Saturday I went to Wal-Mart and got a warm, fuzzy feeling watching an excited contingent of Girl Scouts and their mothers setting up a tent to sell Girl Scout cookies.
They were all smiling, greeting passersby and customers, while selling S’mores, Samoas, Thin Mints, Shortbread/Trefoils, Peanut Butter Patties/Tagalong, my personal favorite Do-si-dos/Peanut Butter Sandwich, and more.
Where does the money made by the cookie sales go? According to the official Girl Scout cookie program, 100% of the net profits, or about 65-75 percent of the cost of each box, stays in Hazlehurst.
In 1917, five years after Juliette Gordon Low started Girl Scouts in the U.S., a troop in Muskogee, Okla., baked cookies at home under the guidance of their mothers and sold them in its high school cafeteria as a service project.
A few years later, Girl Scouts across the U.S. were baking cookies at home using a standardize recipe and selling them door-to-door.
The tradition continued into the 1930s and, in 1935, the Girl Scout Federation of Greater New York became the first Girl Scouts to raise money with commercially baked cookies.
During World War II, sugar, flour and butter shortages put a halt to the sales but, after the war, the sales increased and 29 bakers were licensed to bake the Girl Scout cookies.
It was in the 1950s that the cookie sales added new recipes.

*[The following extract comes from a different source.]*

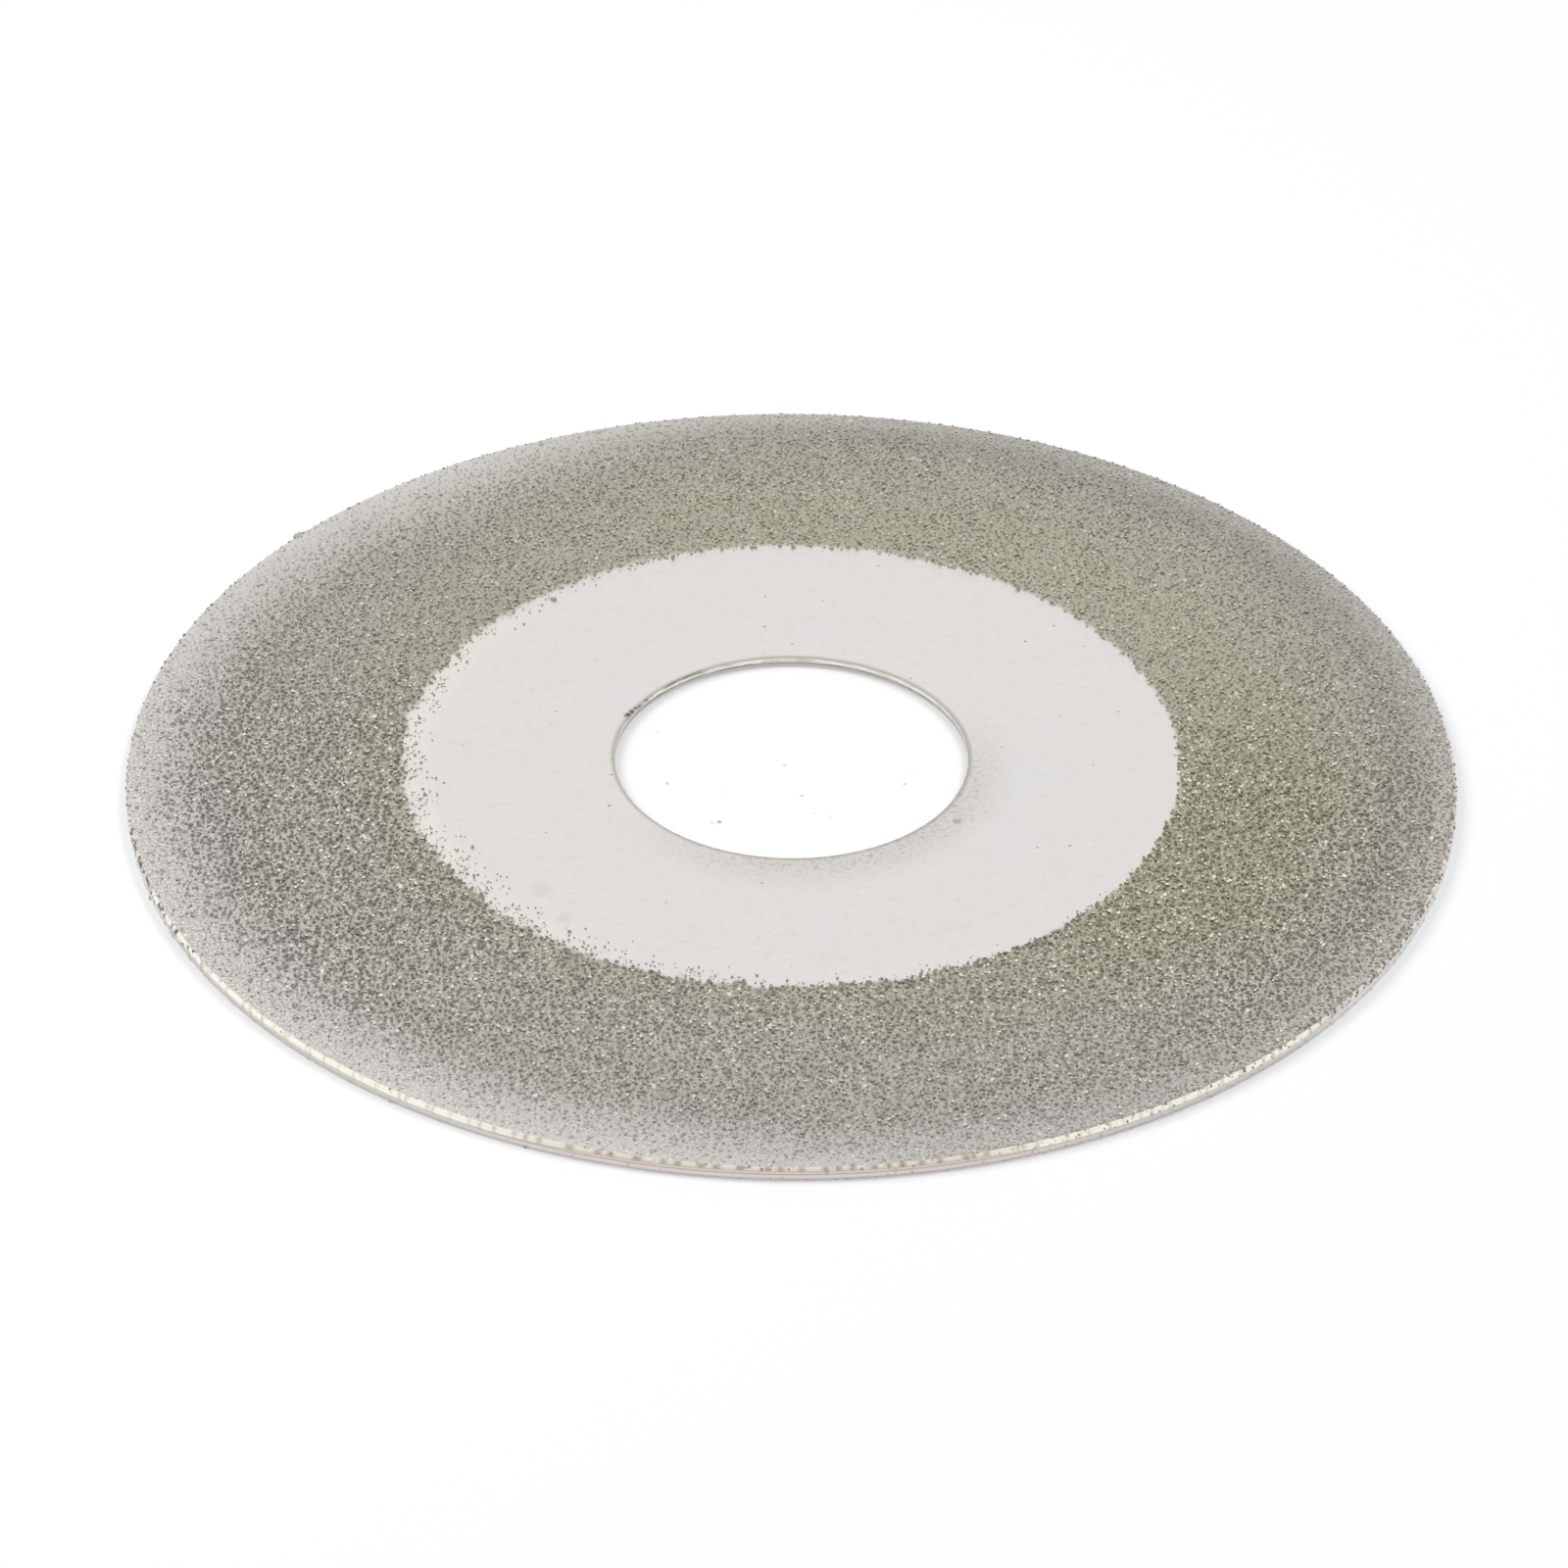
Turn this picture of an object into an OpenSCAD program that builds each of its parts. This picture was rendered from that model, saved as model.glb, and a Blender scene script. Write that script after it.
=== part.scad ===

There were three varieties: Sandwich, Shortbread and Chocolate Mints, now known as Thin Mints.
As the variety of cookies grew, so did the sales and the number of licensed bakers expanded greatly, as did the variety of box designs.
In 2016, to celebrate the 100th anniversary of Girl Scouts selling cookies, Girl Scouts took the stage at the Academy Awards to sell cookies to Hollywood stars.
The money raised by Girl Scout cookie sales has been used in local communities to help shape the lives of young girls and prepare them for bright, productive futures.
Of course, all is not rosy. The introduction of the Internet into our world has given dark, sinister people a voice. In 2012, Fox News reprinted an opinion piece attacking the Girl Scouts for partnering with Planned Parenthood. What the Girl Scouts did was work with various YMCAs, a number of church communities and, yes, Planned Parenthood to bring information-based sex education programs to girls.
But conservative bloviators picked up on the opinion piece and sinisterly morphed it into the claim that proceeds from the sale of Girl Scout cookies go to fund Planned Parenthood.
The vile claim went viral during 2015 and 2016 leading some people to refuse to buy Girl Scout cookies. I can understand the thinking of opponents of Planned Parenthood and respect their views. But why drag the Girl Scouts into such a mess?